INSERT INTO "FullTextSearch" ("PartialText","TargetIdentifier","CompleteText","Type") VALUES ("Hello Wor",000000000-0000-0000-0000-000000000,"Hello World",1);
INSERT INTO "FullTextSearch" ("PartialText","TargetIdentifier","CompleteText","Type") VALUES ("Hello Worl",000000000-0000-0000-0000-000000000,"Hello World",1);
INSERT INTO "FullTextSearch" ("PartialText","TargetIdentifier","CompleteText","Type") VALUES ("Hello World",000000000-0000-0000-0000-000000000,"Hello World",1);
.....
INSERT INTO "FullTextSearch" ("PartialText","TargetIdentifier","CompleteText","Type") VALUES ("Wor",000000000-0000-0000-0000-000000000,"Hello World",1);
INSERT INTO "FullTextSearch" ("PartialText","TargetIdentifier","CompleteText","Type") VALUES ("Worl",000000000-0000-0000-0000-000000000,"Hello World",1);
INSERT INTO "FullTextSearch" ("PartialText","TargetIdentifier","CompleteText","Type") VALUES ("World",000000000-0000-0000-0000-000000000,"Hello World",1);
END BATCH;

Basically, the above will satisfy the following wildcards/partialtext "%o W%", "Hello%", "Worl%"; However it will not satisfy partial words such as "%ell%" for "Hello", which I can feel alright about for now..... (OCD sorta kicks in here)

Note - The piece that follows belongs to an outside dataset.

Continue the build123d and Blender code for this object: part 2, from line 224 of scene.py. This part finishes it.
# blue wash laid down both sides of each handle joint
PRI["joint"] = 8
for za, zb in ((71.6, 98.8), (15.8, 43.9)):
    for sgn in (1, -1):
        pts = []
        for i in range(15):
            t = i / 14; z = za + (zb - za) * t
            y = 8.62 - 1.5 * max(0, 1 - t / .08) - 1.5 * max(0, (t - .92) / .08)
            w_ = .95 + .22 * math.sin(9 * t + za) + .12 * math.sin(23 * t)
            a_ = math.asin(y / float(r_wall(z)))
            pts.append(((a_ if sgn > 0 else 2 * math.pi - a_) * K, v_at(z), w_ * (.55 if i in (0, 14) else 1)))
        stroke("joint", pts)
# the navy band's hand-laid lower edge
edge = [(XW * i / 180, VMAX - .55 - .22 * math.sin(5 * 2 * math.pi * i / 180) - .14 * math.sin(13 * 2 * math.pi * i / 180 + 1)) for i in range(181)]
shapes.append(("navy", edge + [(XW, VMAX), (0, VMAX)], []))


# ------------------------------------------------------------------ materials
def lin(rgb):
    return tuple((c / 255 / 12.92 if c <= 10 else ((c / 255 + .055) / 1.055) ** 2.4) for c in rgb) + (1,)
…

This approach sort of sucks for me because I would now have to delete/re-insert any time a save/name change occurs on the "TargetIdentifier";

The Second Solution, would be very similar only this time making use of wide-columns; where the table might look like:

CREATE TABLE "FullTextSearch" (
"TargetIdentifier" uuid,
"Type" int,
"CompleteText" text,
PRIMARY KEY("TargetIdentifier")
);

and now during a search something like:

SELECT * FROM "FullTextSearch" WHERE "He" = 1;

so that if the column exists, the respective rows are returned;

Third Solution: similar to the one above, only this time instead of using wide-columns we use a set column such as map for the partial texts, and perform a query like:

SELECT * FROM "FullTextSearch" WHERE "PartialTexts"['He'] = 1;

Anyways, I am all out of ideas, it is late, and I can only hope for a great response! Please, let me know what I should be doing here... am I even on the right path?

Answer

Robert Stupp picture Robert Stupp · Jul 23, 2014

AFAIK Datastax Enterprise Search is the (commercial) successor of Solandra.

Cassandra 2.0 supports so called "custom secondary indexes". Custom secondary indexes are Java code. Your own implementation has to implement the abstract class org.apache.cassandra.db.index.SecondaryIndex (See http://www.datastax.com/documentation/cql/3.1/cql/cql_reference/create_index_r.html)

I'm not sure whether implementations exist for Elasticsearch or Solr.

I would not recommend to code all the weird full text search logic like stemming, multiple/exotic language support or even geo spatial stuff.

But SecondaryIndexwould be a good point to start integrating your favorite search engine.